Most brokers won't allow a parcel size less than $500. 

Either way, you wouldn't want to be making trades at around $200 because you'll be eaten alive by brokerage (meaning if you buy a $200 parcel you're already down 10%!)

That being said, you have a couple of options:

- Put your $50-100 of weekly savings into an interest bearing account until you have saved up $500 for the minimum parcel size.

- Use a product such as the ANZ OIA. It's like an online savings account except that it's linked to the ASX200 (essentially they invest your money in an index fund on your behalf). The benefit being that you can deposit smaller amounts of cash into the account and they only charge you a small percentage for brokerage (0.25% or something). So you can invest in an index fund that way.

From the website:



> As the first investment of its kind, the ANZ Online Investment Account offers some unique benefits:
> Convenience and control
> 
> An investment with 24/7 access. Using ANZ Internet Banking you can now manage and monitor your ANZ Online Investment Account any time.
> ...




Link to the product: http://www.anz.com/personal/investments-advice/products-services/online-investment-account/


----------



## Plutonic (18 January 2011)

KurwaJegoMac said:


> Most brokers won't allow a parcel size less than $500.
> 
> Either way, you wouldn't want to be making trades at around $200 because you'll be eaten alive by brokerage (meaning if you buy a $200 parcel you're already down 10%!)
> 
> ...




This whole thing reminds me so much of Superannuation, it's basically the same thing right?

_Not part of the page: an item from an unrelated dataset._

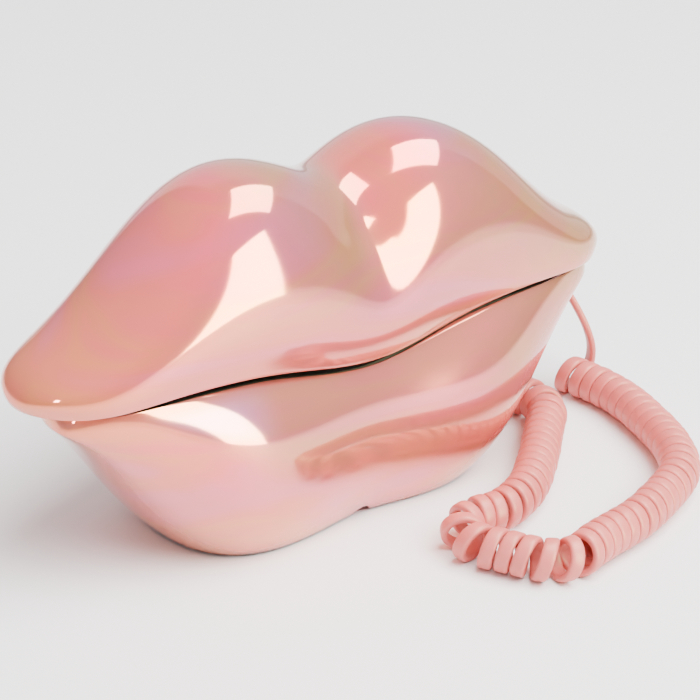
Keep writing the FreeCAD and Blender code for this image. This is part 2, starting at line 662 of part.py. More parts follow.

I was planning on investing $200 tonight, so I should wait until I have $500?

The ANZ account seems great, but it doesn't feel right. I want to invest in the stock market and choose what I invest in. With ANZ do you just put money into your account and they invest it in whatever they choose for you?


----------



## Tysonboss1 (18 January 2011)

Plutonic said:


> That's great, really helpful, thanks.
> 
> So, you invest in an index fund just like you would normal shares? I can't find a broker that lets you trade under $200 at a time. I'd like to be able to invest $50-$100 a week, is that possible?




If you can find a low cost managed fund that allows you to make regular contributions it would probably work best.

the idea is to put a regular amount in on a fortnighlty or monthly basis, no matter what happens to the market.

If the market goes down, just feel comfortable that each contribution you make is buying a large piece of the pie.

you can invest in index funds therough all the major banks, collect some info on the different offerings and compare fees,


----------



## Plutonic (18 January 2011)

Tysonboss1 said:


> If you can find a low cost managed fund that allows you to make regular contributions it would probably work best.
> 
> the idea is to put a regular amount in on a fortnighlty or monthly basis, no matter what happens to the market.
> 
> If the market goes down, just feel comfortable that each contribution you make is buying a large piece of the pie.




I'll have to have a look, but does that mean I still shouldn't invest less than $500 at a time?

I would love to start one of the ANZ investing accounts, but after reading the ANZ website, you need to make a lump sum payment of $1000. I'm a full time students earning $300/week and saving for an international holiday in December. I don't think I could justify spending $1000 all at once like that haha.


----------



## Tysonboss1 (18 January 2011)

Plutonic said:


> The ANZ account seems great, but it doesn't feel right. I want to invest in the stock market and choose what I invest in. With ANZ do you just put money into your account and they invest it in whatever they choose for you?




Please do not kid yourself, you are not ready to invest on your own.

By dollarcost averaging into a cross section of the economy through an index fund you will over time earn a credible market return with safty and freedom from bother. The only reason you would attempt to invest on your own is if you believe you can beat the average market return over time. This is no easy feat and requires much knowledge, experiance and hours of practicle application, Many people try and end up doing worse.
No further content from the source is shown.